Talks

Developing Autonomic Distributed Scientific Applications: A Case Study From History Matching Using Ensemble Kalman-Filters

Shantenu Jha and Yaakoub El Khamra (CCT / LSU)

SLIDES: talk1

The development of simple effective distributed applications that can utilize multiple distributed resources remains challenging. Therefore, not surprisingly, it is difficult to implement advanced application characteristics - such as autonomic behavior for distributed applications. Notwithstanding, there exist a large class of applications which could benefit immensely with support for autonomic properties and behavior. For example, many applications have irregular and highly variable resource requirements, which are very difficult to predict in advance. As a consequence of irregular execution characteristics, dynamic resource requirements are difficult to predict a priori thus rendering static resource mapping techniques such as workflows ineffective; in general the resource utilization problem can be addressed more efficiently using autonomic approaches. This paper discusses the design and development of a prototype framework that can support many of the requirements of Autonomic applications that desire to use Computational Grids. We provide here an initial description of the features and the architecture of the Lazarus framework developed using SAGA, integrate it with an Ensemble Kalman Filter application, and demonstrate the advantages - performance and lower development cost, of the framework. As proof of concept we deploy Lazarus on several different machines on the TeraGrid, and show the effective utilization of several heterogeneous resources and distinct performance enhancements that autonomics provides. Careful analysis provides insight into the primary reason underlying the performance improvements, namely a late-binding and an optimal choice of the configuration of resources selected.

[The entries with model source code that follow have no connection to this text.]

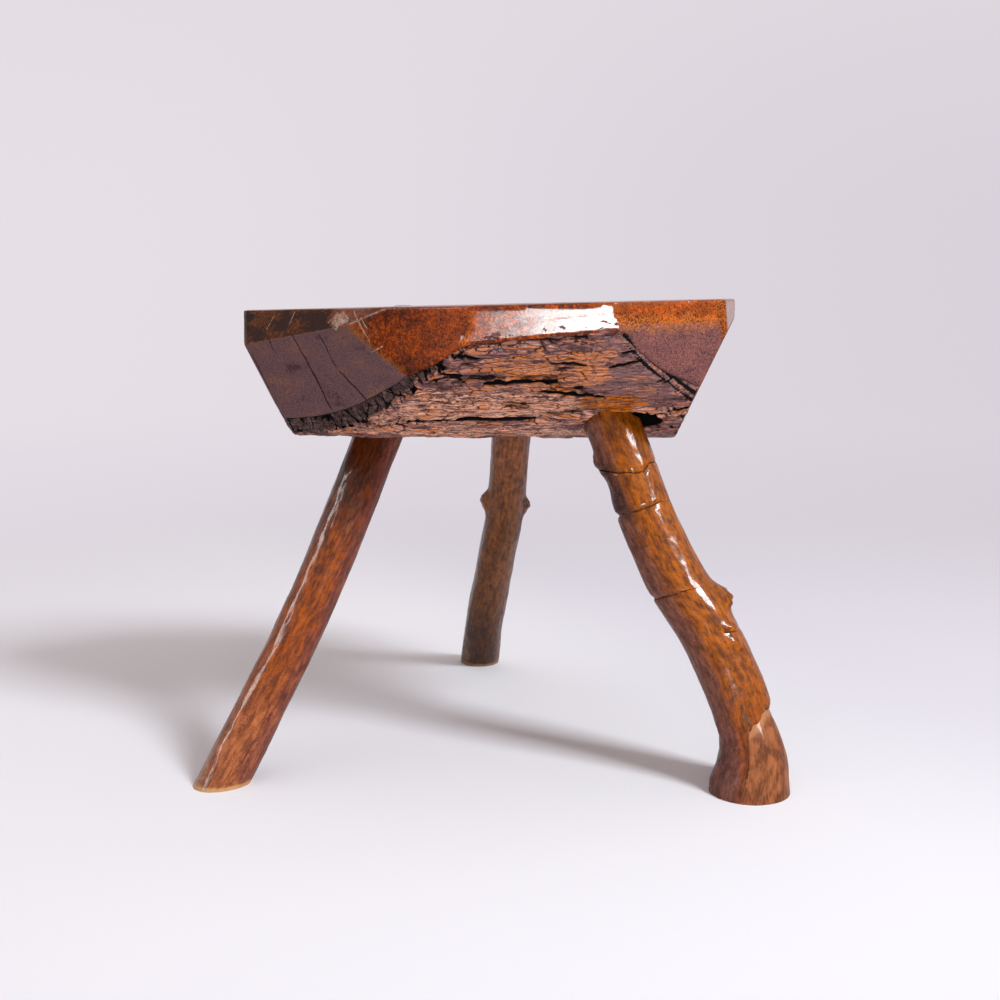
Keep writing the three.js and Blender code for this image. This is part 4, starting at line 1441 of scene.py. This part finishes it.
@dataclass
class Studio:
    """Camera, pale floor and backdrop, and lights."""

    camera_at: tuple[float, float, float] = (0.0062, -0.9794, 0.3)
    camera_drop: float = 8.194
    lens: float = 50.0
    sensor: float = 36.0
    lamps: tuple[Lamp, ...] = (
        Lamp("key", (2.30, -1.84, 2.61), (0.85, 1.02), 122.0, colour=(0.87, 0.93, 1.0)),
        Lamp("key shine", (2.28, -1.83, 2.59), (0.8, 0.96), 127.0, mirrored_only=True),
        Lamp("front", (0.09, -1.75, 0.115), (0.22, 0.2), 9.5, (0.05, -0.158, 0.29)),
        Lamp("front shine", (0.06, -1.74, 0.115), (0.24, 0.19), 9.5, (0.05, -0.158, 0.29),
             mirrored_only=True),
        Lamp("left strip", (-1.178, -0.339, 1.008), (0.4, 0.62), 15.0, (-0.123, -0.089, 0.103),
             mirrored_only=True),
    )
    floor_reach: float = 3.0
    floor_sides: int = 96
    bend: float = 0.8
    bend_steps: int = 12
    wall: float = 3.0
    fill: float = 0.98

    def camera(self) -> None:
        """Adds the camera at the photograph's place."""
        data = bpy.data.cameras.new("camera")
        data.lens = self.lens
        data.sensor_width = self.sensor
        camera = bpy.data.objects.new("camera", data)
        camera.location = self.camera_at
        camera.rotation_euler = (math.radians(90 - self.camera_drop), 0, 0)
        bpy.context.scene.collection.objects.link(camera)
        bpy.context.scene.camera = camera

    def sweep(self) -> None:
        """Adds the floor, which bends up into the backdrop on all sides."""
        edit = bmesh.new()
        bmesh.ops.create_circle(edit, cap_ends=True, radius=self.floor_reach, segments=self.floor_sides)
        edges = [e for e in edit.edges if e.is_boundary]
        for step in range(self.bend_steps):
            turned = bmesh.ops.extrude_edge_only(edit, edges=edges)["geom"]
            verts = [g for g in turned if isinstance(g, bmesh.types.BMVert)]
            edges = [g for g in turned if isinstance(g, bmesh.types.BMEdge)]
            angle = math.pi / 2 * (step + 1) / self.bend_steps
            before = math.pi / 2 * step / self.bend_steps
            rise = self.bend * (math.cos(before) - math.cos(angle))
            reach = self.floor_reach + self.bend * math.sin(before)
            grown = self.floor_reach + self.bend * math.sin(angle)
            bmesh.ops.scale(edit, verts=verts, vec=(grown / reach, grown / reach, 1))
            bmesh.ops.translate(edit, verts=verts, vec=(0, 0, rise))
        turned = bmesh.ops.extrude_edge_only(edit, edges=edges)["geom"]
        verts = [g for g in turned if isinstance(g, bmesh.types.BMVert)]
        bmesh.ops.translate(edit, verts=verts, vec=(0, 0, self.wall))
        bmesh.ops.triangulate(edit, faces=[f for f in edit.faces if len(f.verts) > 4])
        mesh = bpy.data.meshes.new("sweep")
        for face in edit.faces:
            face.smooth = True
        edit.to_mesh(mesh)
        edit.free()
        mesh.materials.append(self.paper())
        floor = bpy.data.objects.new("sweep", mesh)
        bpy.context.scene.collection.objects.link(floor)

    def paper(self) -> bpy.types.Material:
        """Pale paper, which takes the shadow near the stool and far from it shows a glow in place of lit
        paper, painted lighter to the left than to the right.
        """
        s = Shader("backdrop paper")
        x, y, z = s.place()
        reach = (x * x + y * y).root()
        # Painted backdrop light: the glow's tone is lighter to the left and darker to the right, evening
        # out higher up, standing in for how the lamps light the paper.
        wall = s.mix(tone(230, 223, 230), tone(217, 210, 218), x.eased(-1400, 1600))
        low = s.mix(tone(225, 218, 226), tone(214, 207, 216), x.eased(-1100, 1100))
        wall = s.mix(low, wall, reach.eased(900, 2800))
        tint = s.mix(wall, tone(226, 219, 226), z.eased(500, 1900))
        far = reach.eased(250, 1250)
        kinds = ("Is Camera Ray", "Is Glossy Ray", "Is Transmission Ray")
        rays = [s.node("ShaderNodeLightPath", output=kind) for kind in kinds]
        seen = rays[0].larger(rays[1]).larger(rays[2])
        # Painted shade: the near floor darkens towards the right and back, standing in for the lamps'
        # falloff.
        near = s.mix(tone(245, 244, 246), tone(229, 226, 232), (x + y * 0.6).eased(50, 450))
        s.finish(s.mix(near, tone(70, 66, 68), reach.eased(1350, 2400)), 0.9, 0.0)
        glow = s.node("ShaderNodeEmission", None, {"Color": tint, "Strength": 1.0})
        s.cover(glow, far * seen)
        return s.material

    def world(self) -> None:
        """Fills the shadows with an even pale light."""
        world = bpy.data.worlds.new("room")
        world.use_nodes = True
        background = world.node_tree.nodes["Background"]
        background.inputs["Color"].default_value = (1.0, 0.9, 0.9, 1.0)
        background.inputs["Strength"].default_value = self.fill
        bpy.context.scene.world = world

    def build(self) -> None:
        """Sets up the whole studio."""
        self.camera()
        self.world()
        for lamp in self.lamps:
            lamp.build()
        self.sweep()
        bpy.context.scene.view_settings.view_transform = "Standard"


def main() -> None:
    """Builds the studio and the stool's pieces in order."""
    logging.basicConfig(level=logging.INFO, format="%(message)s")
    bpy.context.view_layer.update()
    Studio().build()
    nodes = frame["nodes"]
    Slab().dress(nodes["seat_slab"], SeatWood().material())
    bark = Bark()
    bark_finish = SeatBark().material()
    for name in sorted(nodes):
        if name.startswith("bark_"):
            bark.dress(nodes[name], bark_finish)
    for leg in LEGS:
        leg.dress(nodes)


if __name__ == "__main__":
    main()
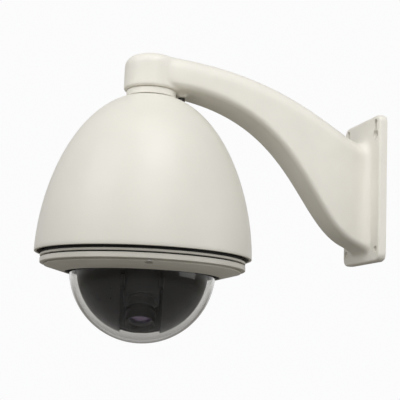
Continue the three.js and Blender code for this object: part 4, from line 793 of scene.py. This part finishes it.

Grid Management Support by means of Collaborative Learning Agents

Wico Mulder and Ceriel Jacobs (VU University Amsterdam)

SLIDES: talk2

The complex and dynamic settings of grid environments lead to challenges on their operational maintenance. The growth of these environments in terms of size and usage requires supporting systems to be of a more sophisticated level. Contemporary tools lack the ability to relate and infer events. Communication across organizational domains and interoperability between existing monitoring tools is subject to improvement. In this paper we present an information system, based on collaborative agents, that supports system administrators in monitoring the grid. While observing log files, the agents learn patterns about job-traffic in their own local domain of the grid and share information to provide global or multi-domain overviews. The agents represent their knowledge in the form of deterministic finite automata (DFA). We discuss our collaborative learning mechanism and show the results of our experiments with data of two grid-sites. Our system generated job-traffic overviews that gave new insights in the performance of the grid environment

Service Mediation and Negotiation Bootstrapping as First Achievements Towards Self-adaptable Grid and Cloud Services   

Ivona Brandic, Dejan Music and Schahram Dustdar (Vienna University of Technology).

SLIDES: talk3

Nowadays, novel computing paradigms as for example Grid or Cloud Computing are gaining more and more on importance. In case of Cloud Computing users pay for the usage of the computing power provided as a service. Beforehand they can negotiate specific functional and non-functional requirements relevant for the application execution. However, providing computing power as a service bears different research challenges. On the one hand dynamic, versatile, and adaptable services are required, which can cope with system failures and environmental changes. On the other hand, human interaction with the system should be minimized. In this paper we present the first results in establishing adaptable, versatile, and dynamic services considering negotiation bootstrapping and service mediation achieved in context of the Foundations of Self-Governing ICT Infrastructures (FoSII) project. We discuss novel meta-negotiation and SLA-mapping solutions for Grid/Cloud services bridging the gap between current QoS models and Grid/Cloud middleware and representing important prerequisites for the establishment of autonomic Grid/Cloud services. We present document models for the specification of meta-negotiations and SLA-mappings. Thereafter, we discuss the sample architecture for the management of meta-negotiations and SLA-mappings.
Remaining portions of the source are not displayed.